“I feel like I’m just getting started.”
61-Year-Old Cinematographer Roger Deakins
Tonight Roger Deakins will be honored with the 2011 American Society of Cinematography Lifetime Achievement Award in Los Angeles. It must be odd to win such an award when you’re still in your prime. Nine times he has been nominated for an Oscar for his cinematography including this year for True Grit. Twice his ASC peers have given him top cinematography honors; The Shawshank Redemption and The Man Who Wasn’t There.
From time to time I just like take a detour from talking about screenwriting to show another side of the moviemaking process and today I’ve pulled ten quotes from Deakins taken from answers he’s given on the forum on his website as well as a couple from an NPR Interview.
1) “To me if there’s an achievement to lighting and photography in a film it’s because nothing stands out, it all works as a piece. And you feel that these actors are in this situation and the audience is not thrown by a pretty picture or by bad lighting.”
2) “When you move the camera, or you do a shot like the crane down (in Shawshank) with them standing on the edge of the roof, then it’s got to mean something. You’ve got to know why you’re doing it; it’s got to be for a reason within the story, and to further the story.”
3) “There’s nothing worse than an ostentatious shot or some lighting that draws attention to itself, and you might go, ‘Oh, wow, that’s spectacular.’ Or that spectacular shot, a big crane move, or something. But it’s not necessarily right for the film — you jump out, you think about the surface, and you don’t stay in there with the characters and the story.” (Note: That’s a sort of a combination of #1 & 2—but worth repeating.)
4) “I am finding that my lighting becomes more and more simplified as I gain experience, which facilitates moving the camera more easily. I always operate myself and so I am very aware of the flexibility I need as an operator. With that in mind I have always tended to light for the situation and not a single shot.
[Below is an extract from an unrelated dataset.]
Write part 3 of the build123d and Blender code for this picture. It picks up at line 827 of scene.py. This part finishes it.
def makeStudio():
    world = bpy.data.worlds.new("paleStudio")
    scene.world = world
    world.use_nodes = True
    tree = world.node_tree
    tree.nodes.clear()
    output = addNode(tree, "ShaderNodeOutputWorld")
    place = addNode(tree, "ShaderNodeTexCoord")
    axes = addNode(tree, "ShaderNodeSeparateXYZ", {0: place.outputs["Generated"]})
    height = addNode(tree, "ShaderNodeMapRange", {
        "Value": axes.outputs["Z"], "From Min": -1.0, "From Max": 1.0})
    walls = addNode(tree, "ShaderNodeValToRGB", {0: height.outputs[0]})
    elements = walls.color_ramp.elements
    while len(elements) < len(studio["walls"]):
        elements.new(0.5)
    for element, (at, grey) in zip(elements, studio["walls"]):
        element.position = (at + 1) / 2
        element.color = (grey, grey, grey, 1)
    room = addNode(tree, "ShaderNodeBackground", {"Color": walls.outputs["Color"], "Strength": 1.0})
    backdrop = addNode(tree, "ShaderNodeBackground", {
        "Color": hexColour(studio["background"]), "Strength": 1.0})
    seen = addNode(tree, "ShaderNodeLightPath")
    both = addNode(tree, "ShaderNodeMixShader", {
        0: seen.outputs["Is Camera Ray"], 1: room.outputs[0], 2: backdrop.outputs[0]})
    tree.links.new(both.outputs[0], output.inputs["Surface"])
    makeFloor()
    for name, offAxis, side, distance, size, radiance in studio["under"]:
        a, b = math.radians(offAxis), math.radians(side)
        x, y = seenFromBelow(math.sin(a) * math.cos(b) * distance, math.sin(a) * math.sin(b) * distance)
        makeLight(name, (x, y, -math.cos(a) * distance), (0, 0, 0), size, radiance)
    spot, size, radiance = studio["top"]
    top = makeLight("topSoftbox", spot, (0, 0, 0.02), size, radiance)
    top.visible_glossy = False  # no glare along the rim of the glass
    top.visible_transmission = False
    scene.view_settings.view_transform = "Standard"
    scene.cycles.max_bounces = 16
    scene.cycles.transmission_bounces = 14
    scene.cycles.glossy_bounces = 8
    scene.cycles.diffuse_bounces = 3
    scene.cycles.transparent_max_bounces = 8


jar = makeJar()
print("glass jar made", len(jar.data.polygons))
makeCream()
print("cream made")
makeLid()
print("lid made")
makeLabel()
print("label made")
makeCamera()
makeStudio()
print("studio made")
It is hopeless to light a close shot, however brilliantly, only to find that the lighting used can in no way be justified in a wider view.”
5) “On the Coen’s film that I am shooting right now we are averaging about 11 set ups a day whilst the screen time can vary from 6 minutes to 2 minutes depending on the scene. My set up time averages around 20 minutes. Normally the first set up will take the longest and my time will generally coincide with hair and make up time. For that reason it is usual to do the most complex or widest set up first. We rarely work more than 12 hours on this film and some days are shorter. The film has been very well prepared and I have a clear idea of the way we will shoot each sequence.” (Note: Comment was made in 2008 so that could have been A Serious Man)
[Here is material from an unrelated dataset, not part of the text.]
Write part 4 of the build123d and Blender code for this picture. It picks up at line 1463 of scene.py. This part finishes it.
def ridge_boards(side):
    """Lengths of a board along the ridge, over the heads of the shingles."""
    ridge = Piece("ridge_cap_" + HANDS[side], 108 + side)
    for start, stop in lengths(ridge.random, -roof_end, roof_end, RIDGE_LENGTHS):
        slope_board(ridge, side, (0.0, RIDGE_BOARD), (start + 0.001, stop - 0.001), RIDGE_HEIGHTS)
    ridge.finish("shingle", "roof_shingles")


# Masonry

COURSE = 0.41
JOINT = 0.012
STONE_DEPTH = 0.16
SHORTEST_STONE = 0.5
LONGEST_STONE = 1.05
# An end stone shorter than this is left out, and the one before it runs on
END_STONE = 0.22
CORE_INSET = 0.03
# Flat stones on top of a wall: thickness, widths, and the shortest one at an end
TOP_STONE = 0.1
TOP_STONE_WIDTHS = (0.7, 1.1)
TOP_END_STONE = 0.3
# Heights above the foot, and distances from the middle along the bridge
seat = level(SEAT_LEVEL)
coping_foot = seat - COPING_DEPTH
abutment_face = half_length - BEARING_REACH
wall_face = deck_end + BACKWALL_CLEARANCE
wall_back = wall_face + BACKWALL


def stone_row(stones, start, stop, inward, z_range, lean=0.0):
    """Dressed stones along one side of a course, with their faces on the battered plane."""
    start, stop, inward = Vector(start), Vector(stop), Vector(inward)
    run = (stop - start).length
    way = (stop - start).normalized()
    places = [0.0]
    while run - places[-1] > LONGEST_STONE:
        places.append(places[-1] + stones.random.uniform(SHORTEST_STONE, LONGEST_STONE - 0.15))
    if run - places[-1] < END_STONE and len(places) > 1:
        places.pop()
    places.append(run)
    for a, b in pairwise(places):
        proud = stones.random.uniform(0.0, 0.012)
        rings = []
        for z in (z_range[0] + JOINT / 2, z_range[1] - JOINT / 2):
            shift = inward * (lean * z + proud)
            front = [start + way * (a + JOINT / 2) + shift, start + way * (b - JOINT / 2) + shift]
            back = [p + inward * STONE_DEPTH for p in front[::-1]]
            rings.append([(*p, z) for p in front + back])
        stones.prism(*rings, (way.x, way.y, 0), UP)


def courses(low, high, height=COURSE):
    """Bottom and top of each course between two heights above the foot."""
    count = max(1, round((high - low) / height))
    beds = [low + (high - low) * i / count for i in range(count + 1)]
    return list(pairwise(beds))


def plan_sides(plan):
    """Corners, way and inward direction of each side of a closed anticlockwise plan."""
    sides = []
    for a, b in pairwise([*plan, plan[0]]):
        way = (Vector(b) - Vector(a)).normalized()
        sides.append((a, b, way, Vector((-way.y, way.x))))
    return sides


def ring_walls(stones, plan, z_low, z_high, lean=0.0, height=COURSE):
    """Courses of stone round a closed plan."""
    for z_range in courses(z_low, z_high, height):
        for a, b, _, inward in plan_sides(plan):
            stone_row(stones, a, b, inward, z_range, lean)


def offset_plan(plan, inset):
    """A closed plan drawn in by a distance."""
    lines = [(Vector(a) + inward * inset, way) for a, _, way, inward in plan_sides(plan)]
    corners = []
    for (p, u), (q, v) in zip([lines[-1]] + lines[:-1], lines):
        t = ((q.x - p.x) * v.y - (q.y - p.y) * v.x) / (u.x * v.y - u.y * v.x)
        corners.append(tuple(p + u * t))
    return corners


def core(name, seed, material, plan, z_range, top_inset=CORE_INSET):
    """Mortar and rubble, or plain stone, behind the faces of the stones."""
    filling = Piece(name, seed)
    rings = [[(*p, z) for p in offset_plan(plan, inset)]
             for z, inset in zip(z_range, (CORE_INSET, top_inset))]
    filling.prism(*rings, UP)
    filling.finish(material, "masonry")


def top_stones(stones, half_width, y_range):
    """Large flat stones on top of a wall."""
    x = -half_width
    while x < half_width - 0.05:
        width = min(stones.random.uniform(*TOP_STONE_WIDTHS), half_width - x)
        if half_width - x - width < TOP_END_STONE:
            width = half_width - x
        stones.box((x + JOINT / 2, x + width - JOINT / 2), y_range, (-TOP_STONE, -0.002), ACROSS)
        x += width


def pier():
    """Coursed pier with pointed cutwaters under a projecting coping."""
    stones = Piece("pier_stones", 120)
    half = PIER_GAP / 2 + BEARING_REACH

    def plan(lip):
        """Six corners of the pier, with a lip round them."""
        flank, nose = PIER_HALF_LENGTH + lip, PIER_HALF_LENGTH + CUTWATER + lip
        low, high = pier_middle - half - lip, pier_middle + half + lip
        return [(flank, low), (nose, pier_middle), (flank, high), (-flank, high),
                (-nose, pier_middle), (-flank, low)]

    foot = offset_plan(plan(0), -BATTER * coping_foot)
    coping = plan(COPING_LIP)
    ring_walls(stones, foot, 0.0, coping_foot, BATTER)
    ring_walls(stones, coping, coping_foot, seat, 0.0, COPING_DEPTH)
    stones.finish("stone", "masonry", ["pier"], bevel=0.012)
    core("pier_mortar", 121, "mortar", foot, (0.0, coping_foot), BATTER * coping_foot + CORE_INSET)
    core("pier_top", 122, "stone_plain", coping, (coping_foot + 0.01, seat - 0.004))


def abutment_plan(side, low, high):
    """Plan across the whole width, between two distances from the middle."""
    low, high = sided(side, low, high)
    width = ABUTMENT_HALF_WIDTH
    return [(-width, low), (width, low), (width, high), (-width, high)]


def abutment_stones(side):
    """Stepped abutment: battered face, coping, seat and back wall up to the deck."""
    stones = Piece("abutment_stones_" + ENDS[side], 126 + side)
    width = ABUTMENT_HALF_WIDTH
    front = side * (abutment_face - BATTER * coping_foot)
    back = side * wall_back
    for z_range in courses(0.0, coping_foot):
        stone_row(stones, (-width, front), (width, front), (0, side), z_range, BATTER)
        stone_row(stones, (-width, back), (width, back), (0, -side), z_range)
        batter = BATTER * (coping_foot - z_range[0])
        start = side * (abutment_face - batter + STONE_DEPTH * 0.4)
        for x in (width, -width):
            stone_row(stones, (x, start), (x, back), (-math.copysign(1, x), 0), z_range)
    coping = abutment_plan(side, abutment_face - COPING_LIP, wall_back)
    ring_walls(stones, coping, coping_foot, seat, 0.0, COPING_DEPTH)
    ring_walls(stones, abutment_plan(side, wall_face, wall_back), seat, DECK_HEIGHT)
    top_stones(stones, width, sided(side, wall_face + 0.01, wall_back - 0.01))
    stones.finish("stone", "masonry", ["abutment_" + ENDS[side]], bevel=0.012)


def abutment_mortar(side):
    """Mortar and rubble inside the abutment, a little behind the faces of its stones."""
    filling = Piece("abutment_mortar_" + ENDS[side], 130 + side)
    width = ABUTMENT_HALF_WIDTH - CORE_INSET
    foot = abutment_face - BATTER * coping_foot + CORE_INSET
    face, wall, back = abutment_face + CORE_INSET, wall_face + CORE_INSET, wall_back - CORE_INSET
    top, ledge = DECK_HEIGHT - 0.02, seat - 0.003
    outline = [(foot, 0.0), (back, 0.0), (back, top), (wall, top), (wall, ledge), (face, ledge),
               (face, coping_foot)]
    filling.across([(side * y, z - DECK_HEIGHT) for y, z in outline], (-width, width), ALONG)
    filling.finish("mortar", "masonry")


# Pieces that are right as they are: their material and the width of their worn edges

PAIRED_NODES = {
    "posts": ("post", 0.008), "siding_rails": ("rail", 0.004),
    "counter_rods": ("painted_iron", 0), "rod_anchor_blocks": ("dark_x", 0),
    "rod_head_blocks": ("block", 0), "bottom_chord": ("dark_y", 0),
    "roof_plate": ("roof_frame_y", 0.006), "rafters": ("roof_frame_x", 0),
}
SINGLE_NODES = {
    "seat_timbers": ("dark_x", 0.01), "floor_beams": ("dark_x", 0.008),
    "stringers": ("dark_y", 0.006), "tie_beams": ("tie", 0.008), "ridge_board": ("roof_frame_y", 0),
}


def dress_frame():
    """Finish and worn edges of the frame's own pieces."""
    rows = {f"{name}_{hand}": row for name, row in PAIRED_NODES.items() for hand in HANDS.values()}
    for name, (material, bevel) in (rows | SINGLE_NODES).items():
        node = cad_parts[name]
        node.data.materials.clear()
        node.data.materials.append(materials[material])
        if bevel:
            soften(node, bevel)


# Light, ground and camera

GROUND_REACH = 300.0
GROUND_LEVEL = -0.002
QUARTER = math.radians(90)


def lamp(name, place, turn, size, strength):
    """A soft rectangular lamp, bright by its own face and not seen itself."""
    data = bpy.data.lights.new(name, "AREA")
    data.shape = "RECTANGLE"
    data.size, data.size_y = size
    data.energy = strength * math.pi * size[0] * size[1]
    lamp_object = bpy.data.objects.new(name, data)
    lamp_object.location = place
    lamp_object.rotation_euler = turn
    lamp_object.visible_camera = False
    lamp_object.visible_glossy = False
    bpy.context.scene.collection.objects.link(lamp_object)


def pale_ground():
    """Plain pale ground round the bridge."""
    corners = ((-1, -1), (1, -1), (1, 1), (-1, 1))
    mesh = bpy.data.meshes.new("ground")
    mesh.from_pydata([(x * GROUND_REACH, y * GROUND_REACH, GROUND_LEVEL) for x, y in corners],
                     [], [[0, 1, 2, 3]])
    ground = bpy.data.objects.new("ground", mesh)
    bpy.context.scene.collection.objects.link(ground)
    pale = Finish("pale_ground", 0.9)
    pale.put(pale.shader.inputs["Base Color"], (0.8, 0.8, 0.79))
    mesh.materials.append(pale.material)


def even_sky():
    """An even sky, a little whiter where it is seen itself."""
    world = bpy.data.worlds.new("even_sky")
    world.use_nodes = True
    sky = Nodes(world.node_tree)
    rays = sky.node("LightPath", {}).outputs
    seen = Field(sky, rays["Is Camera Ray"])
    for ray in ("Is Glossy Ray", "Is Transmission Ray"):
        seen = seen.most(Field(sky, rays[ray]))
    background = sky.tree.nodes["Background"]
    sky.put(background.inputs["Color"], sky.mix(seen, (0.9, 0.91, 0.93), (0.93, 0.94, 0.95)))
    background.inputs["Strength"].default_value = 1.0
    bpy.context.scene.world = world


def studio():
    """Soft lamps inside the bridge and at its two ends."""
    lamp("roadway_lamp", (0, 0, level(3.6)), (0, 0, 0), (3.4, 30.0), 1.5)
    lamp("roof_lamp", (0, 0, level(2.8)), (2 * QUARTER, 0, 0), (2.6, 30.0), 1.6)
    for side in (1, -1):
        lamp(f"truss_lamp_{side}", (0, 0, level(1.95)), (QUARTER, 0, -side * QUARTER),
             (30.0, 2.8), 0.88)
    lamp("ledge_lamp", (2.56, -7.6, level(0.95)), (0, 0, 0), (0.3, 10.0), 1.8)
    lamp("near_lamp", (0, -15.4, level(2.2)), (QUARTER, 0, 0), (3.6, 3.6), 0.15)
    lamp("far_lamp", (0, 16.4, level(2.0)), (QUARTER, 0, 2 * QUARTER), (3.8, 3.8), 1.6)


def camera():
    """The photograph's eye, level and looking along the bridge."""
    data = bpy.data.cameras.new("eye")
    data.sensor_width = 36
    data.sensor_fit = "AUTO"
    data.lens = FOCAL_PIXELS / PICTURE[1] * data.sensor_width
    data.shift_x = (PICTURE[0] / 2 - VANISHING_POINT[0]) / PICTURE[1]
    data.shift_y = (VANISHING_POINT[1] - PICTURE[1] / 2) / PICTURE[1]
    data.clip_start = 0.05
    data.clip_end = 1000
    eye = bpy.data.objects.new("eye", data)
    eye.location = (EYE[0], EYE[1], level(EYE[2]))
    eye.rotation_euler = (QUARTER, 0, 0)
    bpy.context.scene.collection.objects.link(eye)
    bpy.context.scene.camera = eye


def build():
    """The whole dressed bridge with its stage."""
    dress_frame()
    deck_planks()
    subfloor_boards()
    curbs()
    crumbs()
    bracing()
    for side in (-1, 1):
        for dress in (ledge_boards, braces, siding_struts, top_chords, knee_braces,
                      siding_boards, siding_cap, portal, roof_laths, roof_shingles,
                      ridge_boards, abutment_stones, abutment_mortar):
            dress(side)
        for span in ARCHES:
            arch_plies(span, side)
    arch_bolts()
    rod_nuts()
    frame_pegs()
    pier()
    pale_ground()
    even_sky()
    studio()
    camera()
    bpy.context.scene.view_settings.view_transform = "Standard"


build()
6) “I have never been a fan of filters to soften an image. I used a black pro mist for a film I shot in 1985 and have regretted it ever since. I have done some tests with the Alexa ‘footage’ adding a selective amount of grain and I will be doing this for certain sequences of the film I am shooting right now. However, that choice is one of personal aesthetics and not because i feel the image from the Alexa looks too sharp or ‘electronic’.”
7) “I usually dim down a tungsten lamp if I want it to match a household practical source.” (The color temperature of the tungsten bulbs is slightly cooler than typical bulbs found in most houses.)
8 “Most of the films I have shot have been based in reality, so it follows that much of what I do is founded in a naturalistic approach.”
9) “There was no additional lighting used for any of the snow scenes (in Fargo)…we just dug out the snow, which was quite deep, to lay down dolly track as we needed.”
10) “I would suggest the choice of location is the most important one if you have little money in the budget for lights. You might consider the films of Terry Malick. They utilize very few artificial sources.” (Note: If I recall correctly, on The New World—which was written and directed my Malick—DP Emmanuel Lubezki did not use a single light and earned an Oscar nomination in cinematography.)
Bonus quote (and suitable for framing) for all the new shooters out there lusting after ever piece of equipment (and the old shooters as well):
“I am not a fan of having too much gear.” —Roger Deakins
Granted Deakins has the budget to rent those 18K HMIs and any dolly he wants on his features. But he’s also not beneath using “cotton bed sheets” and 4 X 4 bounce boards. (Note: When I’m on location shooting interviews with a limited (or no) lighting package I like to go to an art store and pick-up two pieces of white foam core to have with me. Home Depot/Lowes works as well with those large 4X8 boards in the insulation area. (I forget what it’s called but it is white on one side and silver on the other. Just ask them to cut the board in half.) Keep in mind that Deakins spent many years shooting documentaries where he just had to make do with little or no lighting.
Because the Coen brothers and Deakins do extensive pre-production planning before they shoot—visiting each location, and planning each shot well before they shoot—studying one of the many films they’ve done together is a great way to improve your eye for cinematography. Breakdown a scene asking yourself why you think they put the camera where they did. How did they light the scene? Why did they move the camera?
February 14, 2011 update: Last night, Deakins also picked up BAFTA award for Best Cinematography for True Grit.